Return every line of the material exactly.

··· Supplied data

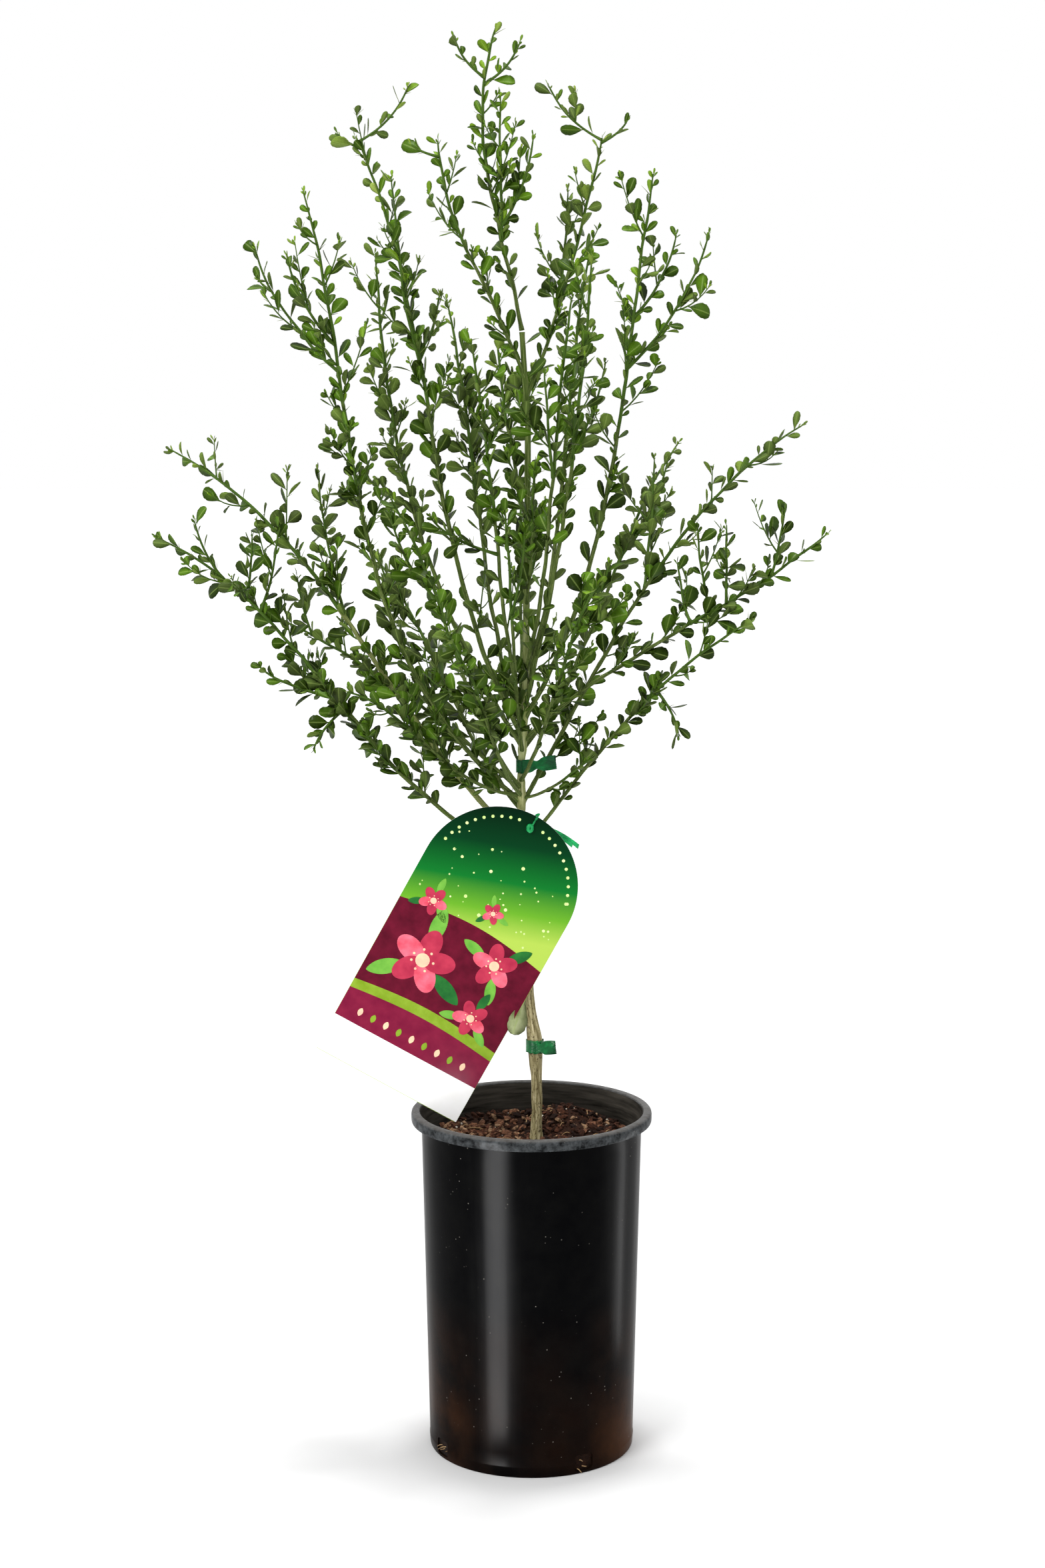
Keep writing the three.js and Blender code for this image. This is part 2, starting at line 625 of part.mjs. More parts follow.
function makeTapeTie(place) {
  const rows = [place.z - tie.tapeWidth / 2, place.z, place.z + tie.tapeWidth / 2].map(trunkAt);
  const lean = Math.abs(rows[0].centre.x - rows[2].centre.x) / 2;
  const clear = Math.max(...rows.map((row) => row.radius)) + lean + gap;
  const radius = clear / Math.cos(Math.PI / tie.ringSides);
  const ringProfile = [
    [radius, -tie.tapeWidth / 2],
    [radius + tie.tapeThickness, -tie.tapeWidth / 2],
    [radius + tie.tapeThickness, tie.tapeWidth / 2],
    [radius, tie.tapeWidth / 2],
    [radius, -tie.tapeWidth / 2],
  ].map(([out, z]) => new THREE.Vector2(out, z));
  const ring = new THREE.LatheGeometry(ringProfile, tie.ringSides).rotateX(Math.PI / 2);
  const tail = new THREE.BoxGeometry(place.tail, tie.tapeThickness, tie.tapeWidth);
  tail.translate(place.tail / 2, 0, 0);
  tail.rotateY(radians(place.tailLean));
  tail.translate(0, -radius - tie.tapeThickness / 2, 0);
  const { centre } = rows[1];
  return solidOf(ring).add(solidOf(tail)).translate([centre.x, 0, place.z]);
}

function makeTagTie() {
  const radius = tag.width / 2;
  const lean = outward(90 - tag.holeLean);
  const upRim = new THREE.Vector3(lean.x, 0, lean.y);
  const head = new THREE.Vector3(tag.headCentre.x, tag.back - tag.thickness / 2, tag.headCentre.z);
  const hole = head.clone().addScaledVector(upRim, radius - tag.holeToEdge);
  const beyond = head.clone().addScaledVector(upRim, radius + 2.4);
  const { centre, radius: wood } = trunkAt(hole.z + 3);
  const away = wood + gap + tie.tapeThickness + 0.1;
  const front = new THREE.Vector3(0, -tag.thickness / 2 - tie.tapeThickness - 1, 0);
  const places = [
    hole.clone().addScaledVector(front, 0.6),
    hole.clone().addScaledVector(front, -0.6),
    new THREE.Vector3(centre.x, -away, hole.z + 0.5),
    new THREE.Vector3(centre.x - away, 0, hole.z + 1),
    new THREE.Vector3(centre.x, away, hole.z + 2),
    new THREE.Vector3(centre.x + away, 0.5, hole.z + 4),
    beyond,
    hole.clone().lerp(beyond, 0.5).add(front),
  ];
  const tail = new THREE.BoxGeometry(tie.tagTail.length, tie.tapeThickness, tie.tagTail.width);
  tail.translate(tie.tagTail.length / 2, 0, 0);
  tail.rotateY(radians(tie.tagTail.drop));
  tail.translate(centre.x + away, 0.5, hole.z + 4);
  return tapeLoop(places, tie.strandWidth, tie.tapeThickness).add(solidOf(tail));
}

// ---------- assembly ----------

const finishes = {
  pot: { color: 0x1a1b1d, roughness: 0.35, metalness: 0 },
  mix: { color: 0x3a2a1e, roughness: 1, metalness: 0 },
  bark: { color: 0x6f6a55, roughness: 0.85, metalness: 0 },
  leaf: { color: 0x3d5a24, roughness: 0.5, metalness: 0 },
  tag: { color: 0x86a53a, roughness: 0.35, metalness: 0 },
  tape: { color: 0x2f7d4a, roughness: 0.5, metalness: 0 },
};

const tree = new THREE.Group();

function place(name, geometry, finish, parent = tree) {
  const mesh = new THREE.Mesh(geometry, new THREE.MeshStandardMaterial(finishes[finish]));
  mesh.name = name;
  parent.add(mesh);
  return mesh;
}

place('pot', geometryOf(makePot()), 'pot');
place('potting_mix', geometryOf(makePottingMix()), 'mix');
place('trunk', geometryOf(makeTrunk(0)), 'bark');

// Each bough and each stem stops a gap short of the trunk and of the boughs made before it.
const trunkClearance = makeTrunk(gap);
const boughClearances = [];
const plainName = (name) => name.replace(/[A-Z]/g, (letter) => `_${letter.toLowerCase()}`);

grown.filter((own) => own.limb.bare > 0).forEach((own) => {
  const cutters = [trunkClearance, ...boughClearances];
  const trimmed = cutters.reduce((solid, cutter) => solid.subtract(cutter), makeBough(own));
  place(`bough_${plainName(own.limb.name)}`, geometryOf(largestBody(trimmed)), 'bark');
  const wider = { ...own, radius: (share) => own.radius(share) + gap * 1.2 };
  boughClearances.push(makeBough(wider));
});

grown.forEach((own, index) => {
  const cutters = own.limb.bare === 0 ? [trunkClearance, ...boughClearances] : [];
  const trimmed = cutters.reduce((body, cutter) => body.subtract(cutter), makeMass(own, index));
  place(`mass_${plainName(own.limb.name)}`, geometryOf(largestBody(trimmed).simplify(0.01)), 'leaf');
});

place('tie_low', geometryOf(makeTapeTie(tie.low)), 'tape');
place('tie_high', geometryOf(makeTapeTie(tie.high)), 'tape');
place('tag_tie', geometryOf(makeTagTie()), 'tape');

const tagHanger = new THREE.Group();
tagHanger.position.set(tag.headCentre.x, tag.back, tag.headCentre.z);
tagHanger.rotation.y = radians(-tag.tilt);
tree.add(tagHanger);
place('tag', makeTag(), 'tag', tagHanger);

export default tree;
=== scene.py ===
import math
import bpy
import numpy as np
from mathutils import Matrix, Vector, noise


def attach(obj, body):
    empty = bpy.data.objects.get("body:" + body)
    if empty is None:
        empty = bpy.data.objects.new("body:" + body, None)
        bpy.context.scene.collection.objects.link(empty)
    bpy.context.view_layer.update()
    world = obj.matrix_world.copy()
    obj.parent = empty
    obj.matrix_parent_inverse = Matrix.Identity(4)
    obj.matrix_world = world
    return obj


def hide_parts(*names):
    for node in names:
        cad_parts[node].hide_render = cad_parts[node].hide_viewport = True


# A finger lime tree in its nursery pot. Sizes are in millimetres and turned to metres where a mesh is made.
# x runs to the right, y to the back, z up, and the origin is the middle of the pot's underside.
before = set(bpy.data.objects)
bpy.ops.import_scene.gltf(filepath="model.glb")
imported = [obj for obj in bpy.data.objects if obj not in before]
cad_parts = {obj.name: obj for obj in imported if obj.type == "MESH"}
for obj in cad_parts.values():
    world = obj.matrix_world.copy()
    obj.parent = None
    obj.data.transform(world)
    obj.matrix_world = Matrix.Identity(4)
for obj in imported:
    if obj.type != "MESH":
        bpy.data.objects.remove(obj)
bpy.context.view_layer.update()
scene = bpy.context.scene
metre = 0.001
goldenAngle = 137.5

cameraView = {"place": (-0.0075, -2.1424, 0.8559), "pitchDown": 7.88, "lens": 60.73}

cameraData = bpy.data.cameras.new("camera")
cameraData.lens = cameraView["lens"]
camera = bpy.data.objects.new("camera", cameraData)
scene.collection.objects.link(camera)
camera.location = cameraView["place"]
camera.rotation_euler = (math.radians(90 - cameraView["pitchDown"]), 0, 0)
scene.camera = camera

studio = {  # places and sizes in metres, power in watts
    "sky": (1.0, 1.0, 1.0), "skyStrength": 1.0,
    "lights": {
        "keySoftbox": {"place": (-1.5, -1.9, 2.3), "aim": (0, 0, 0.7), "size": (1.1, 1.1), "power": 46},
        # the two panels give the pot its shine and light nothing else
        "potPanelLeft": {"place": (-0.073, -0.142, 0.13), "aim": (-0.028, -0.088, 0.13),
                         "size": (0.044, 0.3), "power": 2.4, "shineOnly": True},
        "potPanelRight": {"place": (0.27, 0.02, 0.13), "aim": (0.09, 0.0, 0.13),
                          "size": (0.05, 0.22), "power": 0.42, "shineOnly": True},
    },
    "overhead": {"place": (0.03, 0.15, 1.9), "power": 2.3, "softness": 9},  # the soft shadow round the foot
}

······

* **In response**
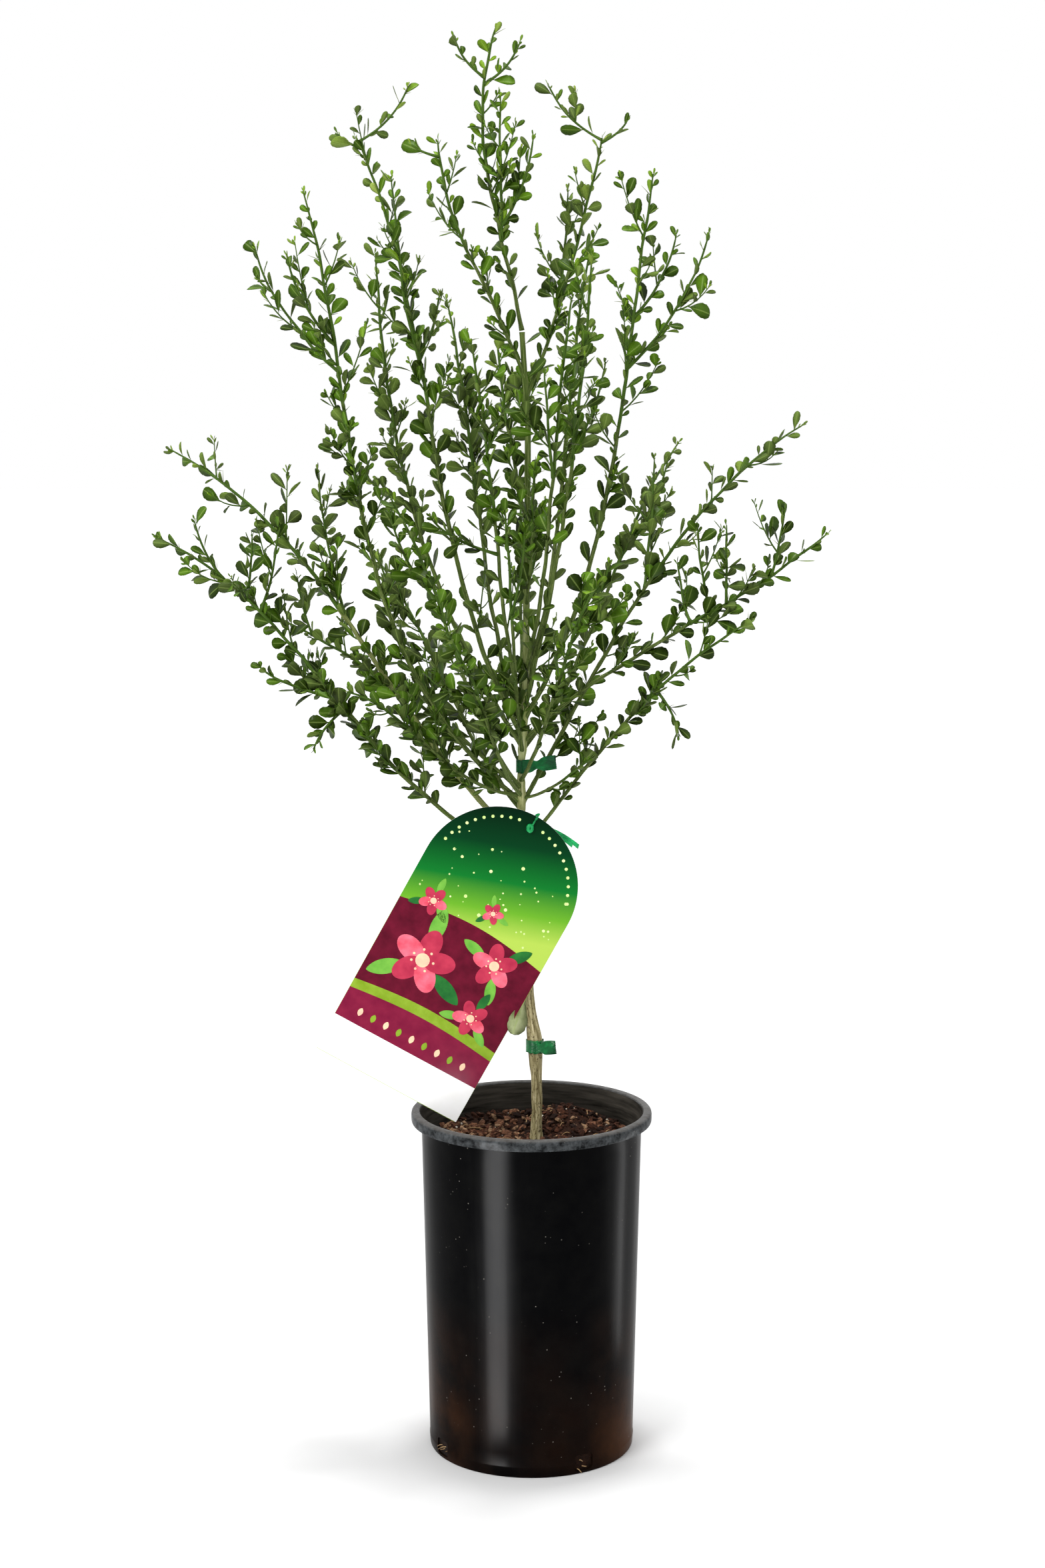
Keep writing the three.js and Blender code for this image. This is part 2, starting at line 625 of part.mjs. More parts follow.
function makeTapeTie(place) {
  const rows = [place.z - tie.tapeWidth / 2, place.z, place.z + tie.tapeWidth / 2].map(trunkAt);
  const lean = Math.abs(rows[0].centre.x - rows[2].centre.x) / 2;
  const clear = Math.max(...rows.map((row) => row.radius)) + lean + gap;
  const radius = clear / Math.cos(Math.PI / tie.ringSides);
  const ringProfile = [
    [radius, -tie.tapeWidth / 2],
    [radius + tie.tapeThickness, -tie.tapeWidth / 2],
    [radius + tie.tapeThickness, tie.tapeWidth / 2],
    [radius, tie.tapeWidth / 2],
    [radius, -tie.tapeWidth / 2],
  ].map(([out, z]) => new THREE.Vector2(out, z));
  const ring = new THREE.LatheGeometry(ringProfile, tie.ringSides).rotateX(Math.PI / 2);
  const tail = new THREE.BoxGeometry(place.tail, tie.tapeThickness, tie.tapeWidth);
  tail.translate(place.tail / 2, 0, 0);
  tail.rotateY(radians(place.tailLean));
  tail.translate(0, -radius - tie.tapeThickness / 2, 0);
  const { centre } = rows[1];
  return solidOf(ring).add(solidOf(tail)).translate([centre.x, 0, place.z]);
}

function makeTagTie() {
  const radius = tag.width / 2;
  const lean = outward(90 - tag.holeLean);
  const upRim = new THREE.Vector3(lean.x, 0, lean.y);
  const head = new THREE.Vector3(tag.headCentre.x, tag.back - tag.thickness / 2, tag.headCentre.z);
  const hole = head.clone().addScaledVector(upRim, radius - tag.holeToEdge);
  const beyond = head.clone().addScaledVector(upRim, radius + 2.4);
  const { centre, radius: wood } = trunkAt(hole.z + 3);
  const away = wood + gap + tie.tapeThickness + 0.1;
  const front = new THREE.Vector3(0, -tag.thickness / 2 - tie.tapeThickness - 1, 0);
  const places = [
    hole.clone().addScaledVector(front, 0.6),
    hole.clone().addScaledVector(front, -0.6),
    new THREE.Vector3(centre.x, -away, hole.z + 0.5),
    new THREE.Vector3(centre.x - away, 0, hole.z + 1),
    new THREE.Vector3(centre.x, away, hole.z + 2),
    new THREE.Vector3(centre.x + away, 0.5, hole.z + 4),
    beyond,
    hole.clone().lerp(beyond, 0.5).add(front),
  ];
  const tail = new THREE.BoxGeometry(tie.tagTail.length, tie.tapeThickness, tie.tagTail.width);
  tail.translate(tie.tagTail.length / 2, 0, 0);
  tail.rotateY(radians(tie.tagTail.drop));
  tail.translate(centre.x + away, 0.5, hole.z + 4);
  return tapeLoop(places, tie.strandWidth, tie.tapeThickness).add(solidOf(tail));
}

// ---------- assembly ----------

const finishes = {
  pot: { color: 0x1a1b1d, roughness: 0.35, metalness: 0 },
  mix: { color: 0x3a2a1e, roughness: 1, metalness: 0 },
  bark: { color: 0x6f6a55, roughness: 0.85, metalness: 0 },
  leaf: { color: 0x3d5a24, roughness: 0.5, metalness: 0 },
  tag: { color: 0x86a53a, roughness: 0.35, metalness: 0 },
  tape: { color: 0x2f7d4a, roughness: 0.5, metalness: 0 },
};

const tree = new THREE.Group();

function place(name, geometry, finish, parent = tree) {
  const mesh = new THREE.Mesh(geometry, new THREE.MeshStandardMaterial(finishes[finish]));
  mesh.name = name;
  parent.add(mesh);
  return mesh;
}

place('pot', geometryOf(makePot()), 'pot');
place('potting_mix', geometryOf(makePottingMix()), 'mix');
place('trunk', geometryOf(makeTrunk(0)), 'bark');

// Each bough and each stem stops a gap short of the trunk and of the boughs made before it.
const trunkClearance = makeTrunk(gap);
const boughClearances = [];
const plainName = (name) => name.replace(/[A-Z]/g, (letter) => `_${letter.toLowerCase()}`);

grown.filter((own) => own.limb.bare > 0).forEach((own) => {
  const cutters = [trunkClearance, ...boughClearances];
  const trimmed = cutters.reduce((solid, cutter) => solid.subtract(cutter), makeBough(own));
  place(`bough_${plainName(own.limb.name)}`, geometryOf(largestBody(trimmed)), 'bark');
  const wider = { ...own, radius: (share) => own.radius(share) + gap * 1.2 };
  boughClearances.push(makeBough(wider));
});

grown.forEach((own, index) => {
  const cutters = own.limb.bare === 0 ? [trunkClearance, ...boughClearances] : [];
  const trimmed = cutters.reduce((body, cutter) => body.subtract(cutter), makeMass(own, index));
  place(`mass_${plainName(own.limb.name)}`, geometryOf(largestBody(trimmed).simplify(0.01)), 'leaf');
});

place('tie_low', geometryOf(makeTapeTie(tie.low)), 'tape');
place('tie_high', geometryOf(makeTapeTie(tie.high)), 'tape');
place('tag_tie', geometryOf(makeTagTie()), 'tape');

const tagHanger = new THREE.Group();
tagHanger.position.set(tag.headCentre.x, tag.back, tag.headCentre.z);
tagHanger.rotation.y = radians(-tag.tilt);
tree.add(tagHanger);
place('tag', makeTag(), 'tag', tagHanger);

export default tree;
=== scene.py ===
import math
import bpy
import numpy as np
from mathutils import Matrix, Vector, noise


def attach(obj, body):
    empty = bpy.data.objects.get("body:" + body)
    if empty is None:
        empty = bpy.data.objects.new("body:" + body, None)
        bpy.context.scene.collection.objects.link(empty)
    bpy.context.view_layer.update()
    world = obj.matrix_world.copy()
    obj.parent = empty
    obj.matrix_parent_inverse = Matrix.Identity(4)
    obj.matrix_world = world
    return obj


def hide_parts(*names):
    for node in names:
        cad_parts[node].hide_render = cad_parts[node].hide_viewport = True


# A finger lime tree in its nursery pot. Sizes are in millimetres and turned to metres where a mesh is made.
# x runs to the right, y to the back, z up, and the origin is the middle of the pot's underside.
before = set(bpy.data.objects)
bpy.ops.import_scene.gltf(filepath="model.glb")
imported = [obj for obj in bpy.data.objects if obj not in before]
cad_parts = {obj.name: obj for obj in imported if obj.type == "MESH"}
for obj in cad_parts.values():
    world = obj.matrix_world.copy()
    obj.parent = None
    obj.data.transform(world)
    obj.matrix_world = Matrix.Identity(4)
for obj in imported:
    if obj.type != "MESH":
        bpy.data.objects.remove(obj)
bpy.context.view_layer.update()
scene = bpy.context.scene
metre = 0.001
goldenAngle = 137.5

cameraView = {"place": (-0.0075, -2.1424, 0.8559), "pitchDown": 7.88, "lens": 60.73}

cameraData = bpy.data.cameras.new("camera")
cameraData.lens = cameraView["lens"]
camera = bpy.data.objects.new("camera", cameraData)
scene.collection.objects.link(camera)
camera.location = cameraView["place"]
camera.rotation_euler = (math.radians(90 - cameraView["pitchDown"]), 0, 0)
scene.camera = camera

studio = {  # places and sizes in metres, power in watts
    "sky": (1.0, 1.0, 1.0), "skyStrength": 1.0,
    "lights": {
        "keySoftbox": {"place": (-1.5, -1.9, 2.3), "aim": (0, 0, 0.7), "size": (1.1, 1.1), "power": 46},
        # the two panels give the pot its shine and light nothing else
        "potPanelLeft": {"place": (-0.073, -0.142, 0.13), "aim": (-0.028, -0.088, 0.13),
                         "size": (0.044, 0.3), "power": 2.4, "shineOnly": True},
        "potPanelRight": {"place": (0.27, 0.02, 0.13), "aim": (0.09, 0.0, 0.13),
                          "size": (0.05, 0.22), "power": 0.42, "shineOnly": True},
    },
    "overhead": {"place": (0.03, 0.15, 1.9), "power": 2.3, "softness": 9},  # the soft shadow round the foot
}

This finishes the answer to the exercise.